It's also reducing the price of its subscription in the two countries.

Devindra Hardawar / Engadget

Quibi has launched a free streaming tier in Australia and New Zealand. In an email obtained by The Verge, the company tells subscribers in the two countries that it’s “now offering an ad-supported free plan so you can choose the right option for you.” In the same message, Quibi says it’s also reducing the price of its single paid tier in Australia from $13 to $7 AUD (approximately $9 and $5 respectively). “No need to take action, just enjoy the extra six bucks,” says the email.

A Quibi spokesperson confirmed the move to Engadget. At the moment, it’s unclear if the company plans to launch a similar offering in other markets.

Quibi previously tried to attract new subscribers by uploading some of its original content — in both portrait and horizontal orientations — to YouTube. However, the new tier marks the most drastic attempt to date by Quibi to get new customers.

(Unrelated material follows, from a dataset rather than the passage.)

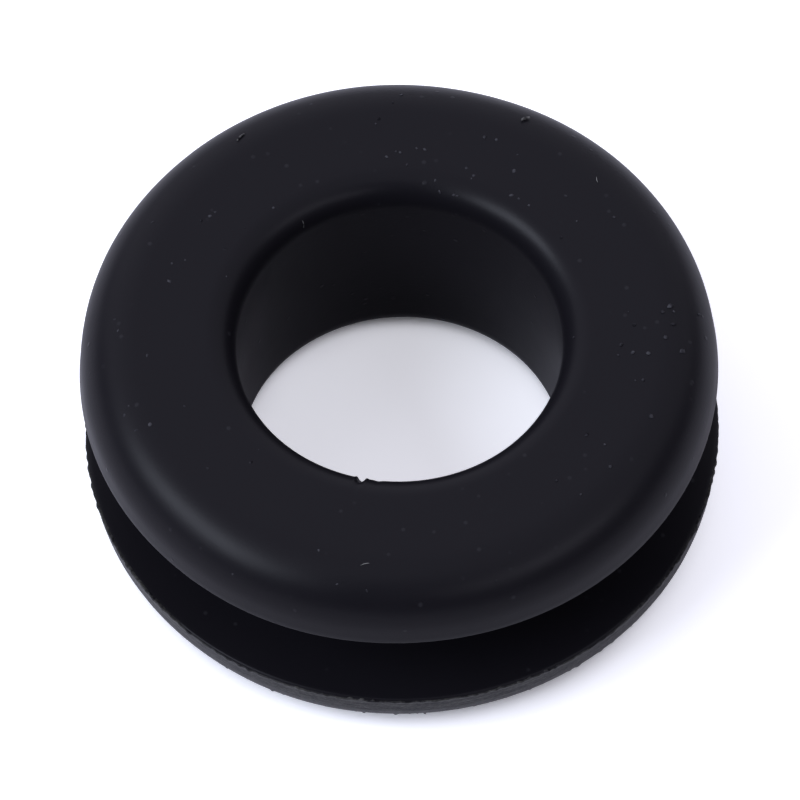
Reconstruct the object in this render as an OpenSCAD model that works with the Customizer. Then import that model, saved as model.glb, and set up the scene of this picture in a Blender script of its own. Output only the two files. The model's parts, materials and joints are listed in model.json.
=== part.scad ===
// Rubber grommet, moulded in one piece: two flanges with rounded shoulders, a groove
// between them for the edge of a panel, and a straight bore for a cable.
// It lies on its lower flange. The bore runs along +Z, and the origin is at the centre
// of the base.

/* [Bore] */
// Diameter of the bore
bore_d = 12.7; // [9:0.1:14]
// Radius of the rounded mouth at each end of the bore
mouth_r = 1.2; // [0.4:0.1:1.6]

/* [Flanges] */
// Outer diameter of each flange, across the sharp corner beside the groove
flange_d = 25; // [23:0.5:32]
// Thickness of each flange
flange_t = 2.85; // [2.5:0.05:4]
// Radius of the rounded shoulder between each flange's face and its rim
shoulder_r = 2.3; // [0.5:0.1:2.4]
// Slope of the rim between its sharp corner and the shoulder, in degrees
rim_draft = 6; // [0:0.5:12]

/* [Groove] */
// Width of the groove, which is the thickest panel that it takes
groove_w = 4.4; // [2:0.1:8]
// Diameter of the groove's floor, which is the panel's hole
groove_d = 17.5; // [16:0.1:20]
// Radius of the fillet at the foot of each groove wall
root_r = 0.4; // [0.1:0.05:0.8]

/* [Hidden] */

$fn = 96;
rubber = "#26262B";

bore_r = bore_d / 2;
flange_r = flange_d / 2;
groove_r = groove_d / 2;
height = 2 * flange_t + groove_w;

// The shoulder's arc runs into the flat face and into the sloping rim without a kink.
// So its centre is one shoulder radius from each of them, and the arc ends on the rim
// at rim_top. Both are measured as [distance from the axis, height above the groove].
shoulder_y = flange_t - shoulder_r;
rim_slope_in = (shoulder_y + shoulder_r * sin(rim_draft)) * tan(rim_draft);
shoulder = [flange_r - rim_slope_in - shoulder_r * cos(rim_draft), shoulder_y];
rim_top = shoulder + shoulder_r * [cos(rim_draft), sin(rim_draft)];

// The waste between a rounded corner and the sharp one that it replaces. The sharp
// corner is at the origin, and its sides run along +X and +Y.
module corner_waste(r) {
    difference() {
        square(r);
        translate([r, r]) circle(r);
    }
}

// Section of the upper flange, with its groove side on the X axis.
module flange_section() {
    difference() {
        union() {
            polygon([
                [bore_r, 0], [flange_r, 0], rim_top, shoulder,
                [shoulder.x, flange_t], [bore_r, flange_t]
            ]);
            // Only the quarter of the disc that faces up and out belongs to the shoulder.
            translate(shoulder) intersection() {
                circle(shoulder_r);
                square(2 * shoulder_r);
            }
        }
        translate([bore_r, flange_t]) mirror([0, 1]) corner_waste(mouth_r);
    }
}

// Section of the grommet above its mid-plane: half of the neck, and the upper flange.
module half_section() {
    translate([bore_r, 0]) square([groove_r - bore_r, groove_w / 2]);
    translate([groove_r, groove_w / 2]) mirror([0, 1]) corner_waste(root_r);
    translate([0, groove_w / 2]) flange_section();
}

module grommet() {
    color(rubber)
        translate([0, 0, height / 2])
            rotate_extrude() {
                half_section();
                mirror([0, 1]) half_section();
            }
}

grommet();
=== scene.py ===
"""A moulded rubber grommet with its trimmed rim, dust and fibres, on a white light table.

Lengths are in metres, and angles in radians, unless a comment says otherwise. The axis is Z, and
the table is z = 0.
"""

import json
import math

import bpy
import numpy as np
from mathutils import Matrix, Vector


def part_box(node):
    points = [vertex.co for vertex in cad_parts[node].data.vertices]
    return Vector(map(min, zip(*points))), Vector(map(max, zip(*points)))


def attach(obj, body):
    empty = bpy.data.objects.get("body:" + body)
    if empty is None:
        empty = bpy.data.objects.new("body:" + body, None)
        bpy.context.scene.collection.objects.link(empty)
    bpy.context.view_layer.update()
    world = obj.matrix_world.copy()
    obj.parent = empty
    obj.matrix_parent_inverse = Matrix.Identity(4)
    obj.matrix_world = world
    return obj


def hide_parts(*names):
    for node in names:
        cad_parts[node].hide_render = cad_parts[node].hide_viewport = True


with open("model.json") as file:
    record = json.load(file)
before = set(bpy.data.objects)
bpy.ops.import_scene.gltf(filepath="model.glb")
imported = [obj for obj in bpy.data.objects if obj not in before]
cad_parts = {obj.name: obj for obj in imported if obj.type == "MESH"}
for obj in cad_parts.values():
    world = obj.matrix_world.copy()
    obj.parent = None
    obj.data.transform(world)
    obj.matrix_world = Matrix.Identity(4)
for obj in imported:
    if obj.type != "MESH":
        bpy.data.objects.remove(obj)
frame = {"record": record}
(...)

Despite a splashy introduction at CES 2020 and the visibility of its two co-founders, it’s safe to say Quibi likely hasn’t had the start it imagined it would after securing $1.8 billion in investor funding. As The Verge points out, while the company earned a couple of Emmy nominations recently, it hasn’t had a success like The Mandalorian. Pricing is another likely issue. At $8 per month, the company’s ad-free offering is more expensive than Disney+. Moreover, for the same price as its ad-supported tier, you can get access to Apple TV+, which at least has content like For All Mankind and The Morning Show.

The coronavirus pandemic may have also played a part. While the stay-at-home orders that followed the pandemic’s arrival were a boon to traditional streaming services like Netflix and Disney+, they probably didn’t help Quibi with its content designed for mobile consumption. It also hasn’t helped that Quibi only recently starting allowing people to stream content to TV screens. If the company has something going for it, it’s that it has a lot of cash to weather a slow launch and make moves like the one above.